Le fait que la France comptabilise près de 12 000 orgues mais seulement trois dans des salles de concert (à l’Auditorium de Lyon et désormais à la Philharmonie de Paris et à la Maison de la Radio et de la Musique) explique en partie pourquoi la création de ces deux nouveaux instruments constitue un événement majeur de notre vie musicale. D’autant que l’école d’orgue française (interprètes, compositeurs, improvisateurs) est célèbre aussi bien en Europe qu’en Asie et en Amérique.

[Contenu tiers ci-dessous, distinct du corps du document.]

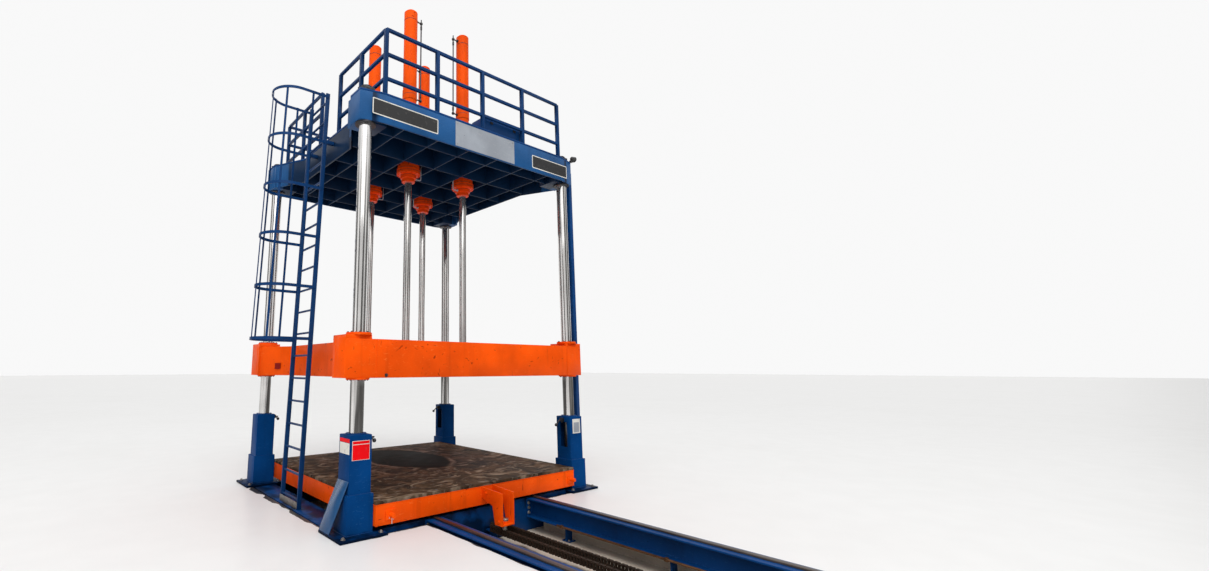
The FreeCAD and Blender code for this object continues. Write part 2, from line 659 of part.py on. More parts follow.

Avec près de 500 classes d’orgue en France (des conservatoires aux écoles associatives) et 2 000 associations (regroupant quelque 50 000 membres) directement liées aux instruments, l’orgue témoigne d’une exceptionnelle vitalité, comme en témoigne également le nombre de concerts d’orgue : plus de 1 000 chaque année !
 
Propos recueillis par Christian Wasselin
 
Le concert du 10 décembre sera diffusé en direct sur France Musique ; celui du 12 décembre sera diffusé ultérieurement.
 
Les premiers concerts de l’orgue de Radio France :
- 10 décembre 2015 à 20h : Vincent Warnier et l’Orchestre National de France, dir. Christoph Eschenbach (Symphonie n°3 de Saint-Saëns) ;
- 12 décembre 2015 à 18h : Denis Comtet avec le Chœur et la Maîtrise de Radio France, dir. Marc Korovitch (Holst, Salter, Fauré, Brahms, Britten et Escaich) ;
- 17 février 2016  à 19h : Yves Castagnet et le Chœur de Radio France, dir. Florian Helgath (Requiem de Maurice Duruflé, version orgue seul) ;
- 10 mars 2016 à 20h : Olivier Latry et l’Orchestre National de France, dir.Fabien Gabel (Concerto pour orgue de Poulenc). Festival « A la française ». 
- 13 mars 2016 à 16h : Olivier Latry, récital. Festival  « A la française ».
- du 7 au 9 mai 2016 : inauguration officielle avec de nombreuses manifestations (dans le cadre du Jour de l’orgue soutenu par Orgue en France).